Haynes goes on to describe Romantic Style thus:
  • portamento (sliding between notes on stringed instruments)
  • extreme legato
  • lack of precision (not deliberate)
  • tempos that are usually slower than anyone would use today
  • lack of distinction between important and unimportant beats, due to an unrelenting heaviness and a surfeit of emphasis
  • melody-based phrasing
  • exaggerated solemnity
  • concern for expression
  • controlled use of vibrato
  • agogic accents (emphatic lingering)
  • rubato
Succinctly put, it's the performance of Bach as though it were Wagner

Modern Style:
  • no portamento allowed
  • seamless legato
  • high emphasis on precision
  • unyielding steady tempos
  • lack of beat hierarchy
  • long-line phrasing
  • emphasis on objectivity instead of emotion
  • expression results from exact reading of text
  • continuous and strong vibrato
  • rigidly equal 16th notes
  • no rubato
The performance of Bach as though it's Stravinsky or another Neo-classical composer of the 1920s-30s

Period (or Eloquent) Style:

While I could not find a similar list in Haynes for the Period Style, he lists some of its attributes when describing what a player in the 17th or 18th century might have been expected to recognize or infer from those older manuscripts:
  • figures and gestures and their function within phrases
  • many dynamic changes
  • changing tempo, both long-term and short
  • inflection and note shaping
  • rhythmic freedom used to distinguish the relative melodic importance of notes (agogics)
  • prolonging the first of a group of notes in faster passages and making it stronger, in order to clarify metric groups and delineate figuration (the agogic accent)
  • contrasting articulations
  • pauses
  • bowings based on note importance
That's a lot to take in!  Haynes makes no pretence about his hatred of the Modern Style and refers to the Period Style as H.I.P (historically informed performance).  Doesn't everyone want to be "H.I.P.??

This book is just as thought-provoking as the collection of Harnoncourt essays and made even more convincing by joining it to a companion website (login information provided on the Oxford University Press website.

As I said in my previous post, it's not possible to digest all of this information and translate it to my playing on a modern Heckel bassoon in a present-day American symphony orchestra.  Perhaps at some point there will be US orchestras in which the players are skilled in modern and period instruments (I have a friend in the Zurich Opera who plays modern horn for 19th, 20th and 21st century repertoire and period horn for Mozart, etc.), but that day has not come.

However, as I mentioned before, the Period Style is thriving and has crept into the fabric of classical music everywhere.  Through the recording industry it is now just as likely that you'll hear Mozart performed in Period Style on the radio as you will Modern Style.
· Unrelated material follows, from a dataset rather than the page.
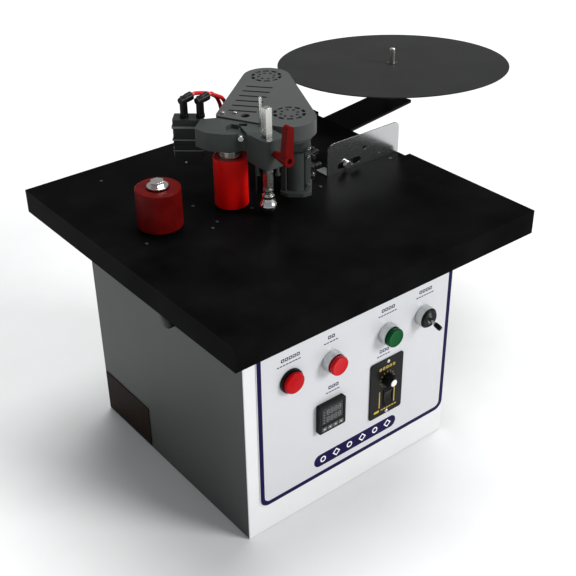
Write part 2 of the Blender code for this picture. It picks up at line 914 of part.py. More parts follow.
def make_glue_pot():
    pot = solid(
        "glue_pot",
        facing(
            prism(
                rounded(
                    [(-22, -19, 3), (-12, -26, 6), (12, -26, 6), (23, -19, 3), (23, 22, 4), (-22, 22, 4)],
                    3,
                ),
                ON_TABLE,
                416,
            ),
            POT,
        ),
        "head_grey",
        (*POT, ON_TABLE),
    )
    join(
        pot,
        upright(rod(18, 415, 478, 32), POT),
        facing(
            prism(rounded([(-21, -15, 1.5), (-13, -19, 1.5), (-13, 12, 0), (-21, 12, 1.5)], 2), 415, 479),
            POT,
        ),
        facing(
            prism(rounded([(13, -15, 1.5), (21, -10, 1.5), (21, 14, 1.5), (13, 14, 0)], 2), 415, 479),
            POT,
        ),
        facing(prism(rounded_rectangle(-21, 21, -20, 20, 12, 5), 477, PLATE_BOTTOM - GAP), POT),
    )
    cut(
        pot,
        upright(rod(12.4, 419, 475, 28), GLUE_SHAFT),
        upright(rod(5.4, 470, 510, 20), GLUE_SHAFT),
        facing(box((-19, 2, 424), (2, 40, 470)), POT),
        facing(moved(rod(5, 424, 510, 16), (11, 9, 0)), POT),
    )
    roller = solid(
        "glue_roller",
        upright(turned([(5, 419.5), (12, 419.5), (12, 474.5), (5, 474.5), (5, 519)], 28), GLUE_SHAFT),
        "steel",
        (*GLUE_SHAFT, 420),
    )
    join(roller, upright(rod(GLUE_SPROCKET, *CHAIN_Z, 20), GLUE_SHAFT))
    solid(
        "heater_cartridge",
        facing(moved(rod(4.7, 424.5, 499, 16), (11, 9, 0)), POT),
        "dark_steel",
    )


# ---------------------------------------------------------------- cutter and air

def make_cutter():
    block = solid(
        "cutter_cylinder",
        facing(prism(rounded_rectangle(-39, 3.5, 1.5, 27, 2, 2), 466, 524.5), BLOCK),
        "dark_steel",
    )
    join(
        block,
        facing(box((-36.5, 0.2, 456), (2.5, 24.5, 467.5)), BLOCK),
        facing(box((-40, 0.4, 512), (4.0, 28, 516)), BLOCK),
        facing(box((-40, 0.4, 494), (4.0, 28, 496.4)), BLOCK),
        facing(box((-40, 0.4, 486), (4.0, 28, 488.4)), BLOCK),
        facing(box((-40, 0.4, 478), (4.0, 28, 480)), BLOCK),
    )
    bore = moved(rod(5.4, -30, 12, 16), (0, 14, ROD_Z), Matrix.Rotation(math.radians(90), 4, "Y"))
    cut(block, facing(bore, BLOCK))
    solid(
        "cutter_rod",
        facing(
            moved(rod(5, -17, 72, 16), (0, 14, ROD_Z), Matrix.Rotation(math.radians(90), 4, "Y")),
            BLOCK,
        ),
        "steel",
    )
    blade = solid(
        "cutter_blade",
        facing(box((72.3, -2, 474), (78, 20, 495)), BLOCK),
        "dark_steel",
    )
    join(blade, facing(prism([(76.4, -16), (78, -15), (78, 2), (75, 2)], 420, 490), BLOCK))


def elbow(name, offset):
    """A push-in elbow: it stands on the block and turns a tube to the right."""
    made = solid(
        name,
        facing(
            moved(
                turned([(4, 0.3), (6.4, 0.3), (6.4, 4), (5.6, 5), (5.6, 24), (4.5, 30)], 18),
                (offset, 14, 524.5),
            ),
            BLOCK,
        ),
        "plastic_black",
    )
    out = moved(
        turned([(5.2, -6), (5.8, 3), (6.4, 9), (6.4, 15), (4.6, 16)], 18),
        (offset, 14, 524.5 + 25),
        ELBOW_OUT,
    )
    join(made, facing(out, BLOCK))
    bore = moved(rod(TUBE_RADIUS + GAP, 9, 22, 12), (offset, 14, 524.5 + 25), ELBOW_OUT)
    cut(made, facing(bore, BLOCK))


ELBOW_OUT = Matrix.Rotation(math.radians(50), 4, "Z") @ Matrix.Rotation(math.radians(82), 4, "Y")


def tube(name, points):
    """A bent tube through the points, as a curve with a round section."""
    curve = bpy.data.curves.new(name, "CURVE")
    curve.dimensions = "3D"
    curve.bevel_depth = TUBE_RADIUS * MM
    curve.bevel_resolution = 2
    curve.use_fill_caps = True
    smooth = smooth_route(points)
    line = curve.splines.new("POLY")
    line.points.add(len(smooth) - 1)
    for point, place in zip(line.points, smooth):
        point.co = (*(Vector(place) * MM), 1.0)
    curve.materials.append(look("tube_red"))
    made = bpy.data.objects.new(name, curve)
    bpy.context.scene.collection.objects.link(made)


def smooth_route(points, per_span=4):
    """Points on a Catmull-Rom curve through the route."""
    route = [Vector(point) for point in points]
    route = [2 * route[0] - route[1]] + route + [2 * route[-1] - route[-2]]
    smooth = []
    for index in range(1, len(route) - 2):
        p0, p1, p2, p3 = route[index - 1:index + 3]
        for step in range(per_span):
            t = step / per_span
            smooth.append(
                0.5 * (2 * p1 + (p2 - p0) * t + (2 * p0 - 5 * p1 + 4 * p2 - p3) * t * t
                       + (3 * p1 - p0 - 3 * p2 + p3) * t * t * t)
            )
    return smooth + [route[-2]]


def make_air():
    for name, offset in (("elbow_fitting_left", ELBOW_OFFSETS[0]), ("elbow_fitting_right", ELBOW_OFFSETS[1])):
        elbow(name, offset)
    for name, offset, hole, side in (
        ("air_tube_left", ELBOW_OFFSETS[0], TUBE_HOLE_A, 0),
        ("air_tube_right", ELBOW_OFFSETS[1], TUBE_HOLE_B, 1),
    ):
        foot = Matrix.Translation((offset, 14, 549.5))
        outlet = Matrix.Translation((*BLOCK, 0)) @ FACING @ foot @ ELBOW_OUT
        leaving = [outlet @ Vector((0, 0, distance)) for distance in (10.5, 16.5, 22.5)]
        if side:
            middle = [(-20, 90, 542), (-1, 101, 530), (13, 113, 514)]
        else:
            middle = [(-33, 98, 546), (-15, 106, 537), (-1, 112, 525)]
        tube(name, [*leaving, *middle, (*hole, 500), (*hole, 455), (*hole, 400), (*hole, VALVE_TOP + 0.6)])

    x, y = (TUBE_HOLE_A[0] + TUBE_HOLE_B[0]) / 2, (TUBE_HOLE_A[1] + TUBE_HOLE_B[1]) / 2
    valve = solid(
        "solenoid_valve",
        box((x - 32, y - 11, VALVE_TOP - 40), (x + 20, y + 11, VALVE_TOP - 8)),
        "aluminium",
    )
    join(valve, box((x - 60, y - 10, VALVE_TOP - 38), (x - 31, y + 10, VALVE_TOP - 10)))
    for hole in (TUBE_HOLE_A, TUBE_HOLE_B):
        join(valve, upright(rod(5, VALVE_TOP - 10, VALVE_TOP, 14), hole))


# ---------------------------------------------------------------- tape guide

def make_guide():
    outline = [(107, ON_TABLE, 0), (252, ON_TABLE, 0), (252, 460.5, 9), (107, 460.5, 12)]
    plate = solid(
        "tape_guide_plate",
        front_prism(rounded(outline, 3), *GUIDE_Y),
        "stainless",
        (107, -8, 412),
    )
    join(plate, box((107, -9, ON_TABLE), (124, 17, ON_TABLE + 1.8)))
    slot = loop_around([(132.5, 421, 5.2), (168, 421, 5.2)], 16)
    cut(
        plate,
        front_prism(slot, -15, -2),
        moved(rod(3.6, -8, 8, 16), (180.5, -8.7, 437), TO_FRONT),
    )
    x, z = GUIDE_SCREW
    solid(
        "guide_screw",
        moved(
            turned([(3.7, -12), (3.7, 0.6), (4.2, 2), (6.8, 2), (6.8, 6.2), (5.8, 7)], 18),
            (x, -8.1, z),
            TO_FRONT,
        ),
        "steel",
    )
    block = solid("guide_block", box((136, -7.4, ON_TABLE), (160, 10, 432)), "dark_steel")
    cut(block, moved(rod(4, -14, 4, 16), (x, -8.1, z), TO_FRONT))

    infeed = solid("tape_infeed_block", box((73, -4, ON_TABLE), (88, 18, 436)), "dark_steel")
    join(
        infeed,
        box((74.5, 2, 430), (86.5, 16, 462)),
        moved(rod(3.5, -6, 9, 12), (80.5, -2, 450), TO_FRONT),
    )
    cut(infeed, box((60, 6, 414), (95, 8, 456)))


# ---------------------------------------------------------------- reel

REEL_TILT = (
    Vector((math.tan(REEL_LEAN[0]), math.tan(REEL_LEAN[1]), 1)).to_track_quat("Z", "Y").to_matrix().to_4x4()
)
REEL_AT = (*REEL_CENTRE, REEL_HEIGHT)


def make_reel():
    pitch = math.tan(ARM_TURN)
    start_x, end_x, middle_x = 168.0, 421.0, REEL_CENTRE[0]
    middle_y = REEL_CENTRE[1]
    direction = Vector((math.cos(ARM_TURN), math.sin(ARM_TURN)))
    side = Vector((-direction.y, direction.x)) * 34
    near = Vector((start_x, middle_y + (start_x - middle_x) * pitch))
    far = Vector((end_x, middle_y + (end_x - middle_x) * pitch))
    corners = [near - side, far - side, far + side, near + side]
    solid(
        "reel_arm",
        prism(rounded([(corner.x, corner.y, 4) for corner in corners], 2), 401, 406),
        "frame_black",
    )
    spindle = solid(
        "reel_spindle",
        moved(
            turned([(14, -58), (14, -12), (20, -11.5), (20, -4.3), (5, -4.3), (5, 24), (4, 26)], 20),
            REEL_AT,
            REEL_TILT,
        ),
        "steel",
    )
    cut(spindle, box((380, 140, 380), (430, 190, 406 + GAP)))
    solid(
        "reel_disc",
        moved(
            turned(
                [(5.4, -4), (24, -4), (24, -2), (REEL_RADIUS, -2), (REEL_RADIUS, 0), (5.4, 0)],
                64,
                hollow=True,
            ),
            REEL_AT,
            REEL_TILT,
        ),
        "reel_grey",
        REEL_AT,
    )


# ---------------------------------------------------------------- all of it

def clear_scene():
    for old in list(bpy.data.objects):
        bpy.data.objects.remove(old, do_unlink=True)


def main():
    clear_scene()
    make_cabinet()
    make_table()
    make_lamp()
    make_button("stop_button", STOP_X, "lens_red")
    make_button("start_button", START_X, "cap_green")
    make_selector()
    make_temperature_controller()
    make_speed_controller()
    make_press_roller()
    make_feed_roller()
    make_drive()
    make_cover()
    make_head()
    make_hold_down()
    make_glue_pot()
    make_cutter()
    make_air()
    make_guide()
    make_reel()


main()
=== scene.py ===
"""The looks of the edge banding machine: materials, finer round pieces, printed marks, fasteners, light and
camera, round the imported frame. The pieces' sizes are in millimetres and become metres in piece(). The floor
and the camera are placed in metres.
"""

import json
import math

import bmesh
import bpy
from mathutils import Matrix, Vector


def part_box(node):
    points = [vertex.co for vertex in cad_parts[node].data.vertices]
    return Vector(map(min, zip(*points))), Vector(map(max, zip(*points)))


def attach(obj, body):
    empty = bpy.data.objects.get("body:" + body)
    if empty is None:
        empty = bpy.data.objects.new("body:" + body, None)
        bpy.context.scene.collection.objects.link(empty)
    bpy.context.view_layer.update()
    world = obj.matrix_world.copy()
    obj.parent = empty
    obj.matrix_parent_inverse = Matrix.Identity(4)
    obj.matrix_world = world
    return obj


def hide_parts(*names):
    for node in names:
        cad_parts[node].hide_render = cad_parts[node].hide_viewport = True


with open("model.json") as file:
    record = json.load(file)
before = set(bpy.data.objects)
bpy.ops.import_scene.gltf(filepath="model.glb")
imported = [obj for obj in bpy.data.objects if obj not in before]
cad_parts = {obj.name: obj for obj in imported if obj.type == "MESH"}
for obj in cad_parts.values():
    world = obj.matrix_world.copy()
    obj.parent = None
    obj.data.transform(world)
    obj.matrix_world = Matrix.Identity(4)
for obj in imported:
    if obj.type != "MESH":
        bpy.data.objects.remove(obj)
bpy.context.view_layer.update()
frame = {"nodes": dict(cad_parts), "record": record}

MM = 0.001


# ---------------------------------------------------------------- places

def middle(node):
    """The centre of a CAD node's box, in millimetres."""
    low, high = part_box(node)
    return (low + high) / 2 / MM


def low_of(node):
    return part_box(node)[0] / MM


def high_of(node):
    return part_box(node)[1] / MM


TABLE_TOP = high_of("table_top").z
PANEL_FACE = low_of("control_panel_label").y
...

This has changed the way a mainstream symphony orchestra approaches music pre-1800.

Now to a very important point I'd like to make:

Why am I so concerned about musical style?

Because, in my opinion, the teaching of musical style for bassoon (at least in the US) has become relegated to something of a frill. There are many factors causing this:
  • The instrument is so damn hard to begin with that most people have enough to do just playing it in tune, getting the notes and making reeds for it!
  • The audition system in American orchestras encourages a safety-first, accuracy-oriented approach to playing that discourages statement-making or risk-taking. Thus, no style.
  • By and large, teachers of the bassoon have for the past few decades devoted an enormous amount of energy to the CRAFT of bassoon playing at the expense of the development of musical artistryin their students.
As a result, playing with great attention to musical style on the bassoon (I'm hesitant to apply this to other instruments) has become pretty rare. So often in an orchestra one hears the bassoon play a big solo right after another woodwind instrument does it and it comes off as a poor cousin in relation to quality and interest in the playing of others.

Don't get me wrong -- it's extremely important that young bassoonists have a mastery of the craft of playing (control of the instrument).  However, I doubt anyone decided to become a professional bassoonist to demonstrate how well they flick or double-tongue!

So how can someone learn to play with style?

Style involves first absorbing all of the information in a score, deciding what to do with it and then showing how style fits in.

Harnoncourt says,"Understanding the work must be accorded first place. How does the work communicate itself to the listener and what part do its stylistic features play in this communication? Is it a question of the style of a particular period. . . or is it the personal style of the composer?"

Great performers in the Baroque period understood the rhetorical symbols and codes in a text so well that composers didn't need to write instructions for every note.  Today, due to the heterogeneity of musical styles, composers who want their works to be performed in a particular way are very meticulous in marking instructions. Thus, when encountering music in which little or nothing but the notes are prescribed, the performer may feel at a loss unless he has a knowledge of the performance style.

Without knowledge of a piece's style, the fall back is usually one of the following:
  1. Shallow, characterless performance or,
  2. "My teacher told me to play it that way
  3. That's the way they do it on the recording
  4. My edition says to do this (Can we please give up on Schoenbach's editions of Vivaldi and Weber and Guetter's Mozart?!) 
Interestingly, Haynes says, "To play literally 'as written' from the page, Urtext style, would thus -- paradoxically -- be to play not as written, as it would overlook the shorthand messages embedded in the notation and assumed to be understandable."

It's my assertion that many of these shorthand messages survive in the musical culture today.  Their functions may have changed, but they are there if you look for them.